Le décapage d’une surface d’1 ha a révélé le tracé d’un enclos quadrangulaire de 925 m2. Il comporte sept tombes au total. Trois tombes à incinération de taille réduite, de plan quadrangulaire, entrent dans un type bien connu des nécropoles laténiennes. Un mobilier céramique abondant et bien conservé y a été découvert. Outre ces trois incinérations, quatre autres tombes, d’organisation et de conception beaucoup plus aboutie, participent à cet ensemble funéraire. La tombe centrale peut être considérée comme fondatrice ; son ouverture couvre une surface de 13 m2. Deux tombes “ secondaires ”, réparties symétriquement autour de la précédente, possèdent des dimensions plus réduites. La dernière tombe, implantée au sud, est la plus modeste de l’ensemble. Ces quatre tombes se distinguent des trois premières par la grande diversité de leur mobilier. De nombreuses céramiques, mais surtout des vases et des chaudrons en bronze ainsi que des cistes, utilisées pour les libations lors des cérémonies religieuses, et des chenets y ont été découverts. La présence d’une colonnade périptère en bois peut correspondre soit au plan d’un simple édicule, soit à une colonnade ouverte ou encore à la structure porteuse d’un bâtiment entièrement clos qui servirait à protéger les sépultures. L’organisation spatiale de ces tombes est d’une grande régularité. L’alignement sur une façade et la colonnade, associé à la présence d’une haie régulière à l’aplomb des fosses et à l’absence de vestiges dans la partie orientale de l’enclos nous permettent d’envisager la mise en place de l’espace funéraire dans sa globalité.

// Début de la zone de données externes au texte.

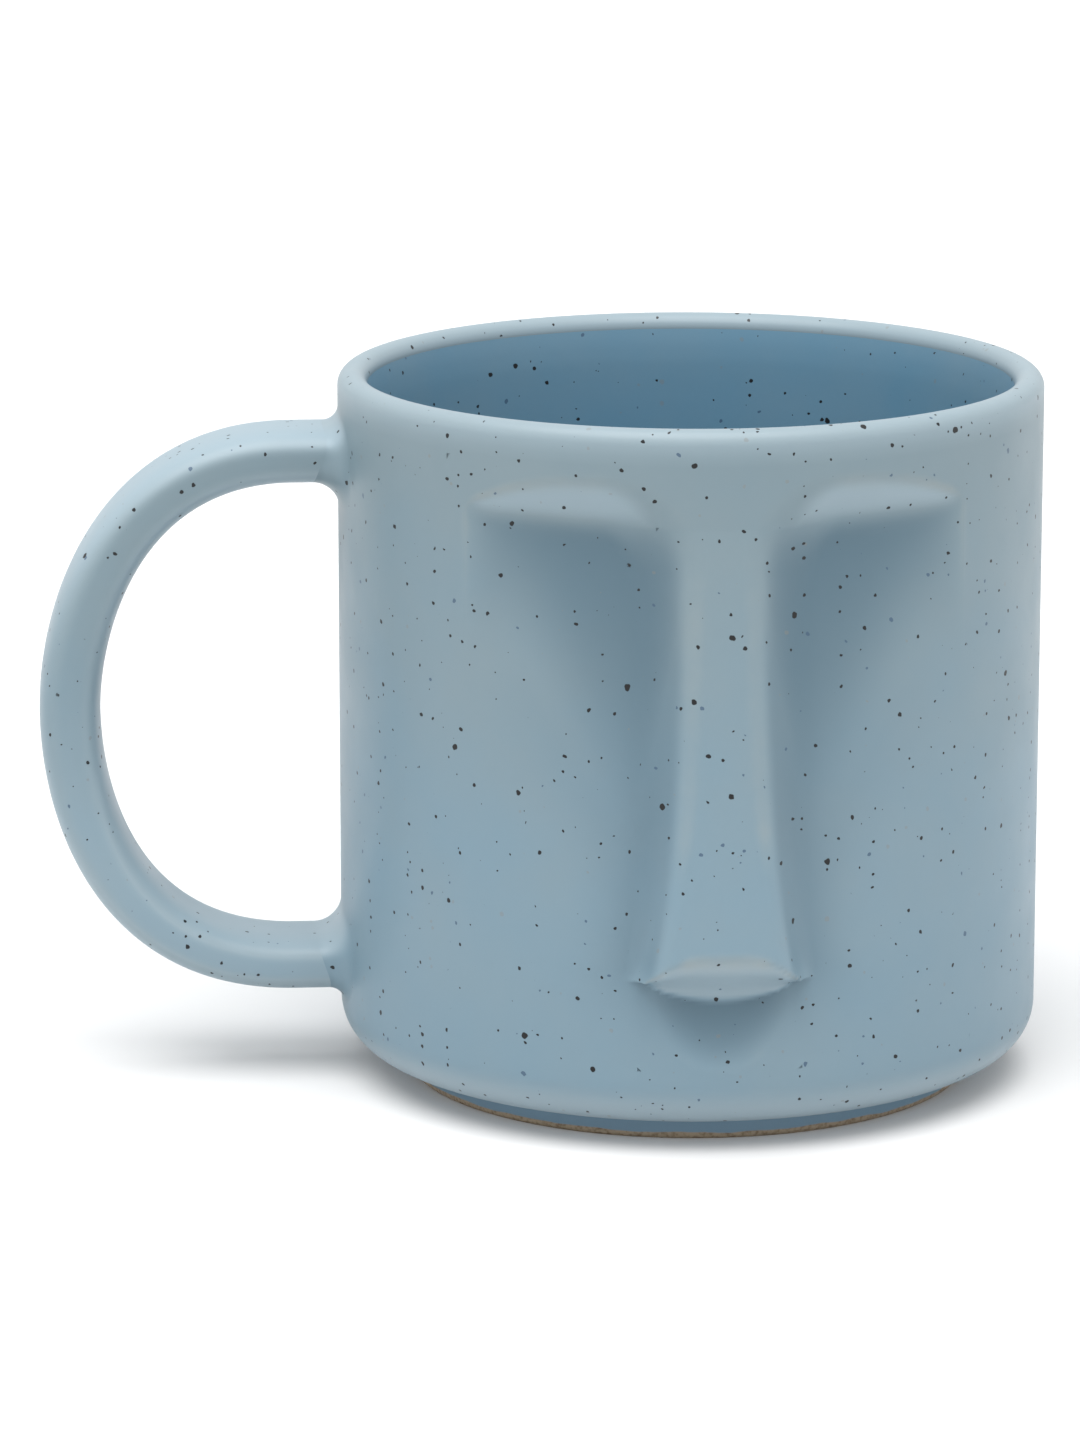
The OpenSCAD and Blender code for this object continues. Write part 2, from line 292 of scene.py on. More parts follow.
@dataclass(frozen=True)
class SpeckledSatinGlaze:
    """Reduction-fired satin glaze over speckled stoneware.

    It is poured and dipped, so it is a little thin and warm on edges, and dotted where iron grains in the
    clay melt into it.
    Painted shade darkens it in hollows and creases, and painted light pales it on undersides. The gloss is
    soft, with a faint orange peel.
    """

    glaze: str = "#7691a0"
    upper: str = "#768a93"
    thin: str = "#8a979b"
    relief_edge: str = "#a6a69e"
    # Painted light: paler colour for faces that point down, standing in for light bounced up from the floor.
    underlight_colour: str = "#94a7b1"
    # Painted shade: darker blue for hollows and creases, standing in for shadow and occlusion.
    shade_colour: str = "#4d6877"
    liner: str = "#608aa2"
    roughness: float = 0.425
    roughness_drift: float = 0.045
    gloss_mm: float = 9.0
    ior: float = 1.5
    thin_from: float = 0.12
    thin_to: float = 0.55
    thin_most: float = 0.9
    relief_from: float = 0.06
    relief_to: float = 0.45
    breakup: float = 0.06
    breakup_mm: float = 2.5
    # Painted shade: how much concave creases darken, and the value at which the painted shade is full.
    crease_shade: float = 0.5
    shade_full_at: float = 2.3
    cloud_mm: float = 16.0
    cloud_most: float = 0.22
    wash_waver_mm: float = 30.0
    wash_from_mm: float = 45.0
    wash_to_mm: float = 95.0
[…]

La richesse du mobilier funéraire nous laisse entrevoir la place des individus inhumés au sein de la société gauloise. On citera pour exemple la présence d’un poêlon en bronze importé d’Italie du Nord. L’implantation de cet ensemble funéraire sur un point stratégique au sommet d’un plateau doit être le reflet d’une volonté. Visible de loin, il devait marquer de son empreinte le territoire de ce dignitaire gaulois.

Le plan de Raillencourt-Sainte-Olle, inédit dans le nord de la France, est à rapprocher de celui des imposantes tombes aristocratiques mises au jour dans les Ardennes, à Acy-Romance ou au Grand-Duché du Luxembourg, à Clémency, pour les plus significatives. Les quelques exemples de la vallée de la Somme correspondraient davantage aux dimensions des tombes secondaires présentes ici. Les études qui font suite à la fouille sont de différents ordres. Une équipe pluridisciplinaire a donc été mise en place afin de répondre aux besoins. Le mobilier métallique est traité à l’Institut de restauration et de recherches archéologiques et paléométallurgiques, à Compiègne. Le mobilier céramique fait l’objet d’un nettoyage et d’un remontage temporaire pour étude avant restauration. Les blocs osseux qui correspondent aux incinérations sont en cours d’étude par une équipe d’anthropologues. Les rares vestiges de faune sont étudiés au Centre de recherches archéologiques de la vallée de l’Oise. D’autres analyses, secondaires, et toutefois primordiales, comme l’anthracologie et la palynologie, ont été confiées au laboratoire d’archéobotanique du CNRS de Rennes.

Parallèlement, les observations portant sur la formation sédimentaire du comblement des tombes est en cours. L’analyse micromorphologique, associée à la taphonomie, permettra peut-être de comprendre comment la tombe a été mise en place et a été comblée. La découverte de sépultures aristocratiques laténiennes se place dans un contexte historique encore peu connu mais pourtant très intéressant. À quelques kilomètres, sur la commune de Mœuvres, au début du XXe s., fut découvert un charnier. La recherche actuelle voit dans ce fossé, contenant corps humains, armes et parures, daté de La Tène moyenne, l’exemple le plus septentrional d’un sanctuaire picard. On peut rappeler également l’existence du site fortifié d’Etrun (Nord) qui constitue un type de murus gallicus en vallée de l’Escaut. On connaît aussi quelques sites plus anciens, datés du Ve s. av. J.–C., dans les faubourgs de Cambrai. Le site appartiendrait, selon des travaux récents, à l’extrémité occidentale de la cité des Nerviens. Pourtant, les modes funéraires et la structuration de l’espace, que vient d’illustrer cette découverte, évoquent des éléments caractérisant les découvertes faites à l’ouest, en territoire atrébate et ambien. Les résultats de la fouille promettent donc d’aborder une problématique capitale de la Protohistoire régionale, c’est-à-dire les limites orientales du Belgium.